§ Brief
Restate the opening lines of the material below word for word, stopping after the line that contains "stack_twist = 0.13; // [0:0.01:0.3]".

§ Recorded data
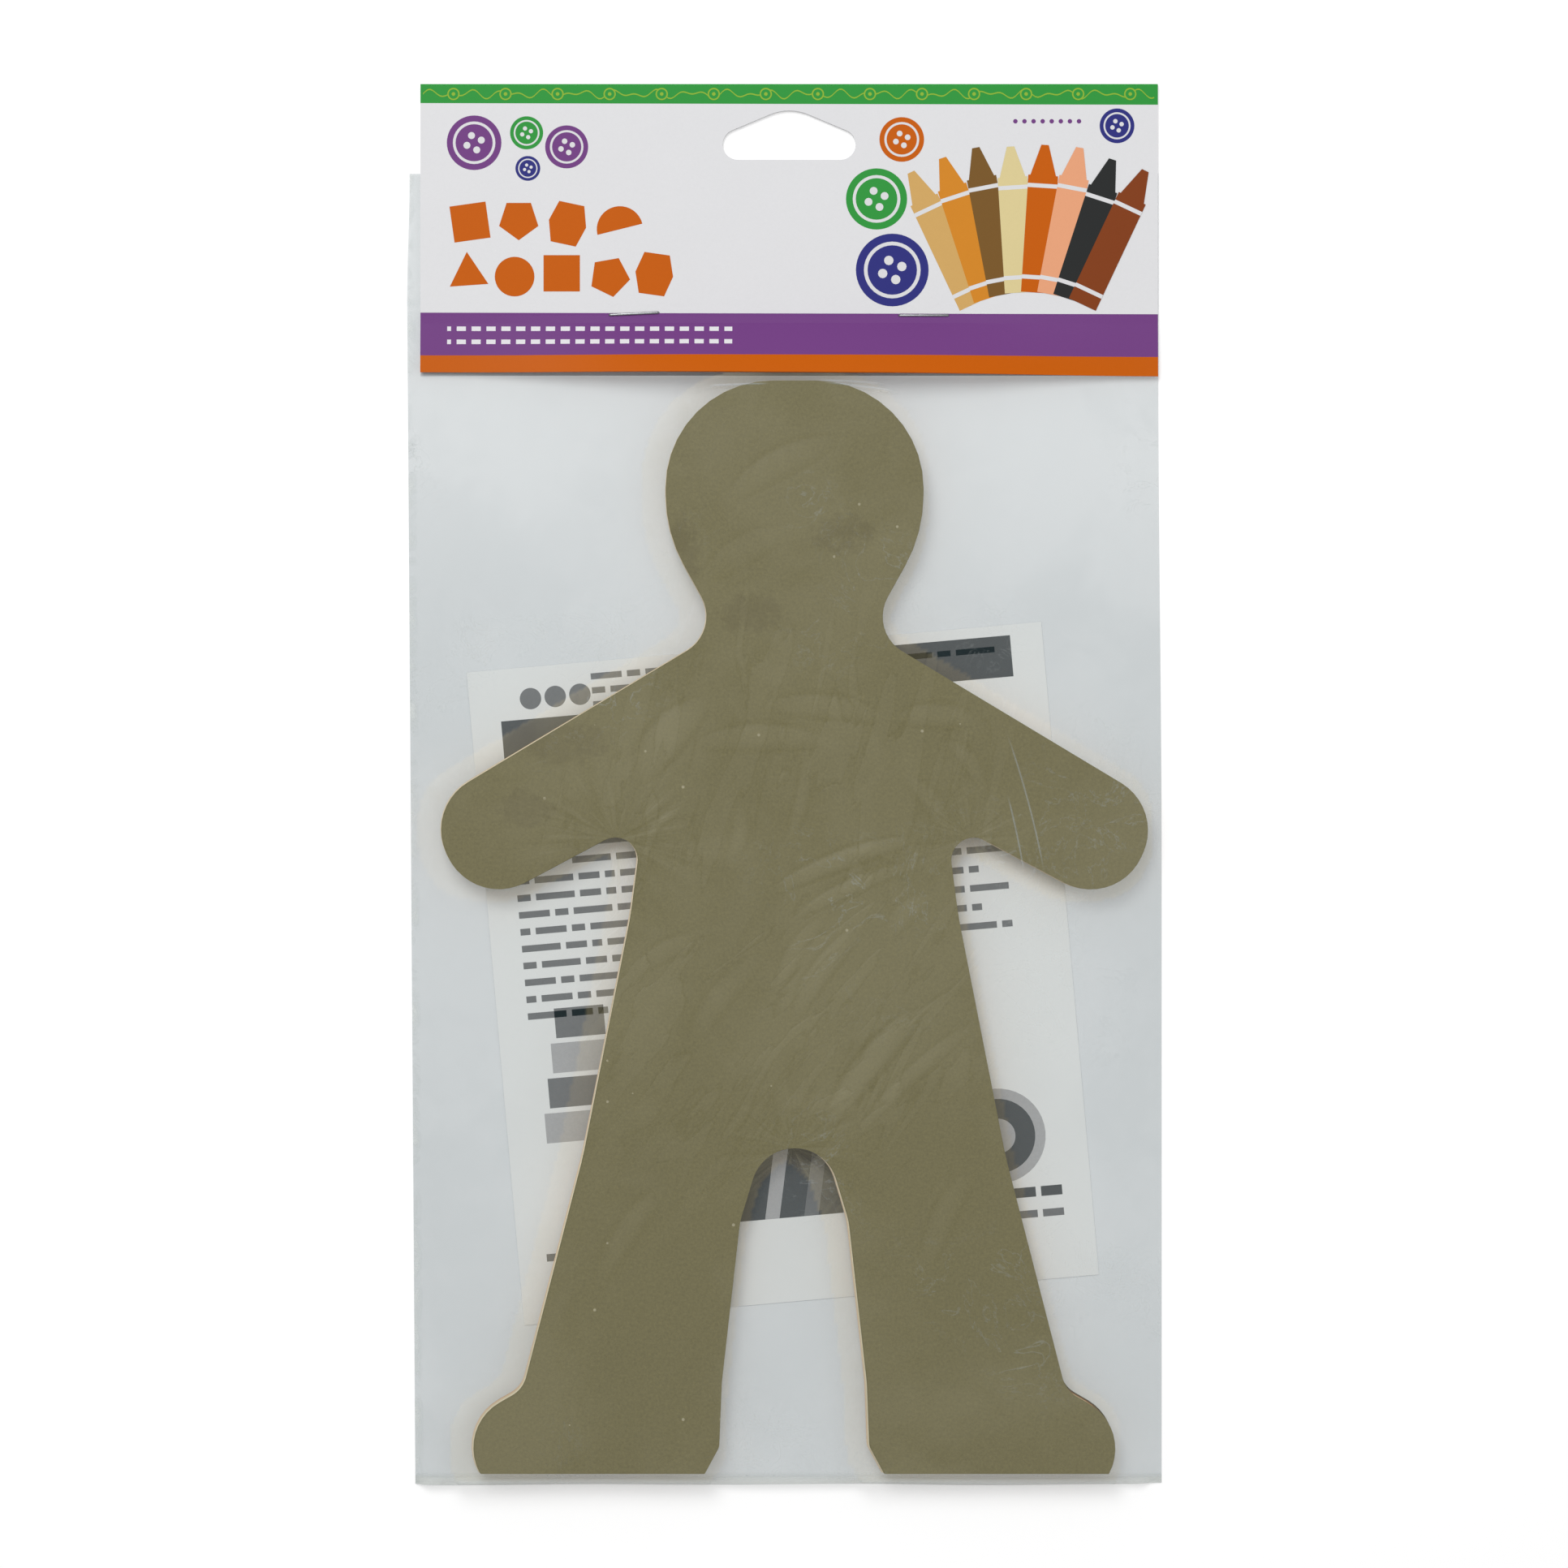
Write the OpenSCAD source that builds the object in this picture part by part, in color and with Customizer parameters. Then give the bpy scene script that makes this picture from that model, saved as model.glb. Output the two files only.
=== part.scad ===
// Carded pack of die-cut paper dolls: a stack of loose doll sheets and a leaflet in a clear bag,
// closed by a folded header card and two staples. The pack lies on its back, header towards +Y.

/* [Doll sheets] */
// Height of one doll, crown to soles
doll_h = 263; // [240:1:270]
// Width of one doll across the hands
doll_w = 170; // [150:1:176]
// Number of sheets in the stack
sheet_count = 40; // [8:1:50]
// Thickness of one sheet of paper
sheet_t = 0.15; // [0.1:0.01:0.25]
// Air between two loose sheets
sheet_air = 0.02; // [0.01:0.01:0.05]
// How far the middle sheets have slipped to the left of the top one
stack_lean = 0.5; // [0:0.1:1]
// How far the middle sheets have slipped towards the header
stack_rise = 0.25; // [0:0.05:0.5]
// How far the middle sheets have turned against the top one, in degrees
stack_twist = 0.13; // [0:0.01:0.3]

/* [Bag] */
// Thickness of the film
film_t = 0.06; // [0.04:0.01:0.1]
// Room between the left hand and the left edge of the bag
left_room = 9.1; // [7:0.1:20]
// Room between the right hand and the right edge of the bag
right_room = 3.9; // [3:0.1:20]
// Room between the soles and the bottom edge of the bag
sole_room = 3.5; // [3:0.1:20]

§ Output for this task
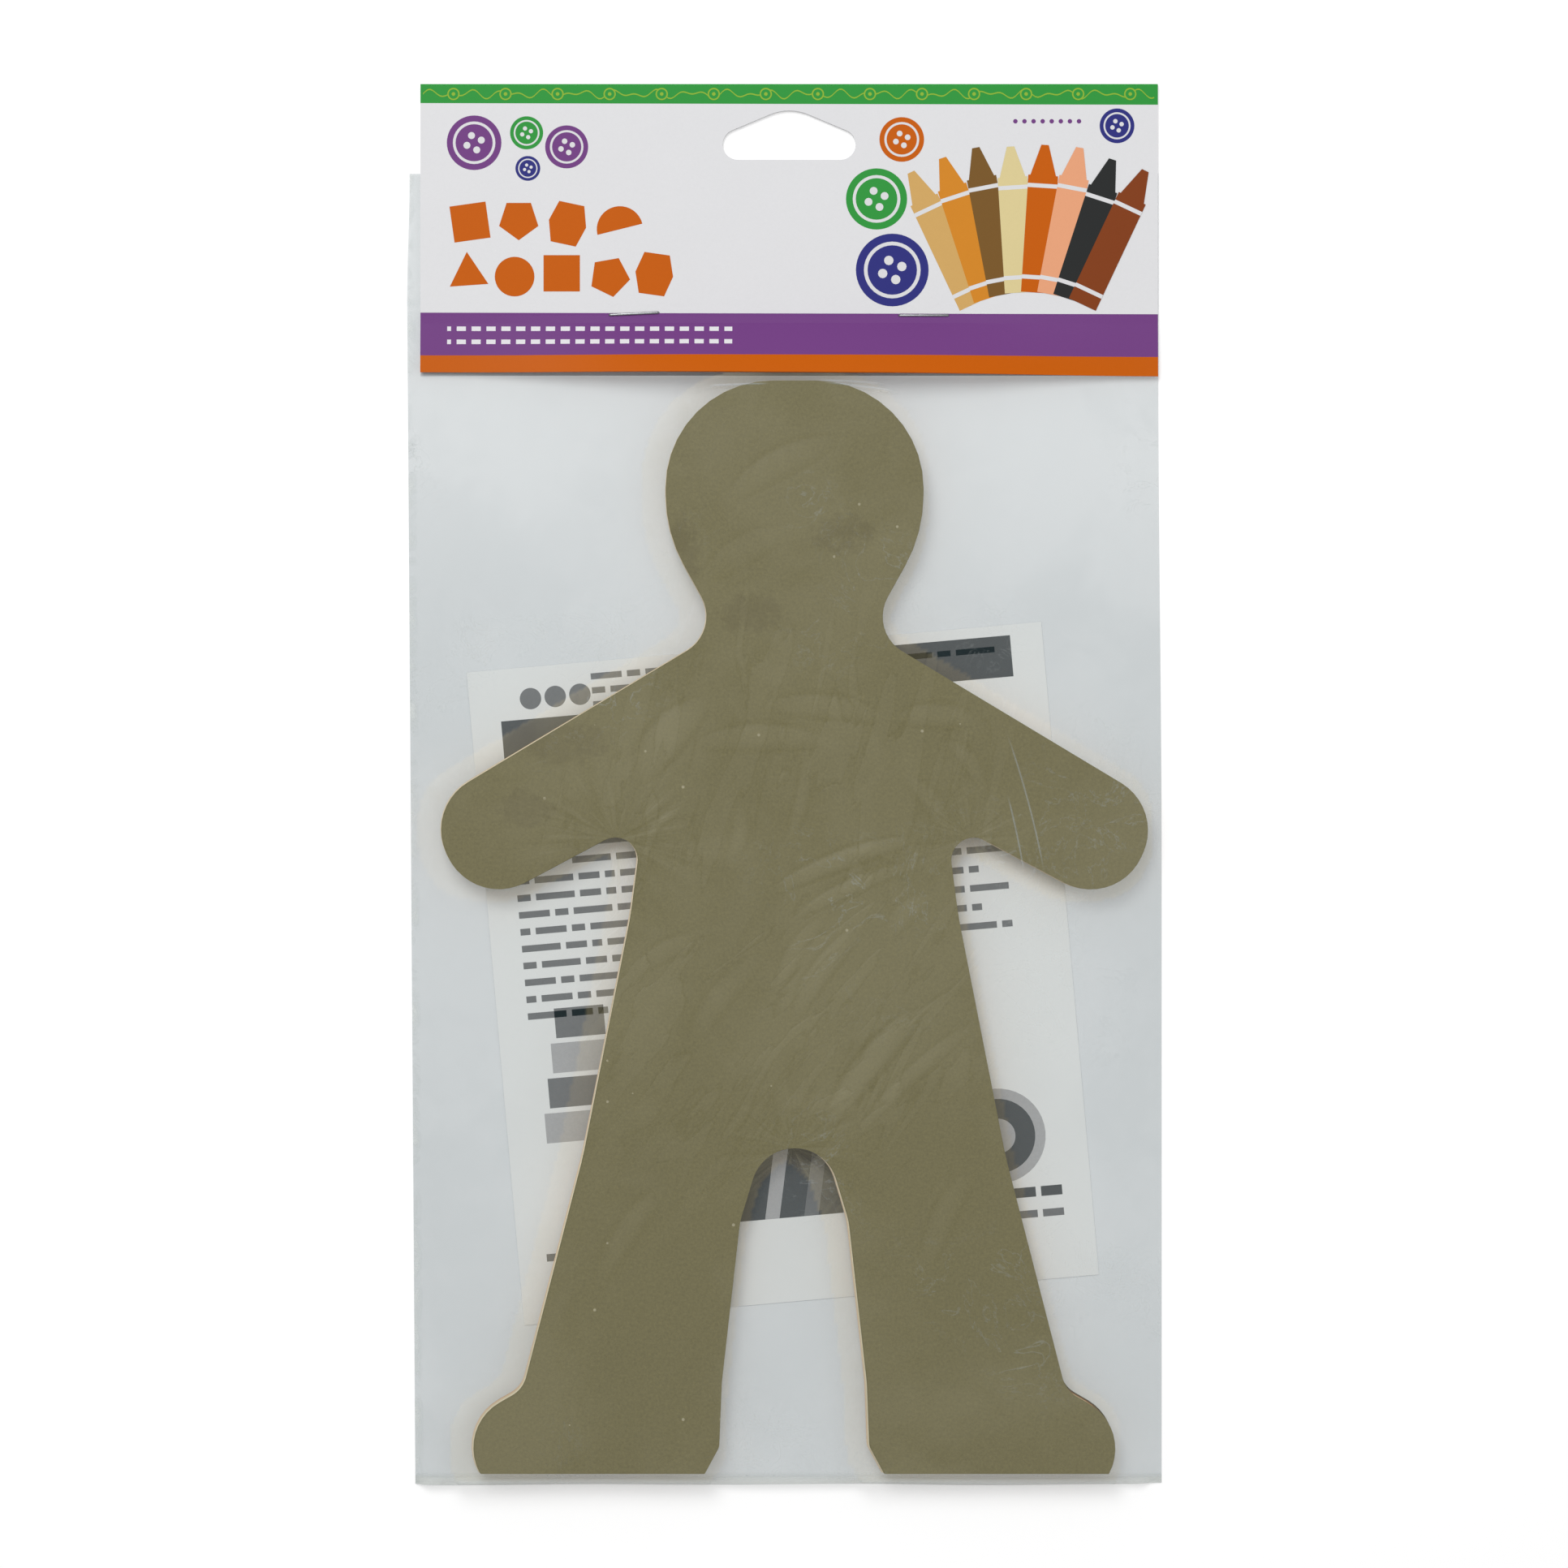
Write the OpenSCAD source that builds the object in this picture part by part, in color and with Customizer parameters. Then give the bpy scene script that makes this picture from that model, saved as model.glb. Output the two files only.
=== part.scad ===
// Carded pack of die-cut paper dolls: a stack of loose doll sheets and a leaflet in a clear bag,
// closed by a folded header card and two staples. The pack lies on its back, header towards +Y.

/* [Doll sheets] */
// Height of one doll, crown to soles
doll_h = 263; // [240:1:270]
// Width of one doll across the hands
doll_w = 170; // [150:1:176]
// Number of sheets in the stack
sheet_count = 40; // [8:1:50]
// Thickness of one sheet of paper
sheet_t = 0.15; // [0.1:0.01:0.25]
// Air between two loose sheets
sheet_air = 0.02; // [0.01:0.01:0.05]
// How far the middle sheets have slipped to the left of the top one
stack_lean = 0.5; // [0:0.1:1]
// How far the middle sheets have slipped towards the header
stack_rise = 0.25; // [0:0.05:0.5]
// How far the middle sheets have turned against the top one, in degrees
stack_twist = 0.13; // [0:0.01:0.3]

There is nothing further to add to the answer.